BS: So many frames no longer come in different eye/bridge/temple sizes. How can I be sure they’ll fit comfortably?

SO: This is today’s fitting reality. Those of us who dispensed during the time when each frame style had different choices for all the fitting parameters have had to learn a bit of improvisation in order ensure today’s frames fit people comfortably and securely. For eyesize choice, fashion has made it simple: the previous rules have been broken. There really is no orthodoxy about frame sizes currently. We all fit eyesizes ranging from 45mm to 68mm wraps. For bridge fitting, the challenge is tougher. For plastic frames, we’re re-learning skills that have all but disappeared during the 20 year popularity of both metal and rimless styles. Although tools exist for some tasks, bridge modifications on plastic styles require only a little heat, an insulated thumb and practice on a bunch old discarded zyls. Widening, narrowing, pad-flaring and more are skills that are best obtained—literally—at your fingertips.

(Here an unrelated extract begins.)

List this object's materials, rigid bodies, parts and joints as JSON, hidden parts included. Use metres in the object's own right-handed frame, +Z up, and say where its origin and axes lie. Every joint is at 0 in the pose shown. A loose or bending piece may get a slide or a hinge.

With respect to metal frames, shortening a long temple required simply removing the tip, cutting the core and reattaching the tip. With plastic styles, this is no longer an option. Luckily, we have Oakley to thank for re-introducing and popularizing the abandoned “occipital” fit. Old timers (like me) used to refer to this as a “library fit,” wherein the earpieces went straight back, without any bend behind the ears. This required the temples to be made of a broad, stiff profile, in order to deliver the requisite holding tension.
When you’re faced with plastic temples that are simply too long to bend around the ears, try straightening them into an occipital style fit. Try to avoid over-bowing them. The temples should go straight back to the top of the ears and stay close to the head. As the skull curves around the back of the head, taper the tips to match this curve and provide the lock. One challenge remains: getting sufficient skull-holding tension. With spring hinge temples, this is easily accomplished in a counter-intuitive way. Simply apply thread sealant to and tighten the temple-pivot screws. Leave enough pivot slack for them to fold, but no more. This will increase the amount of tension the earpieces will apply against the side of the head. If, after lens insertion, wear and subsequent re-adjustment, the splay of temples constantly opens up, consider this quick fix. Drill a 1.3mm diameter, 4mm deep hole in the mating surface of either the temple or the frame front. Using a 1.3mm screw tap, create threads in the hole made. Then, using a 1.4mm screw (5mm long), insert the same in the hole and turn it down to bottom out on the frame. Repeat for the opposite side. By extending the screws evenly, it becomes easy to obtain the skull tension needed for just about any uncooperative plastic frame. This simple set of tricks delivers powerful results.


Barry Santini is a New York State licensed optician based in Seaford, N.Y. Although he is well acquainted with the Super Optician, they have never been seen together.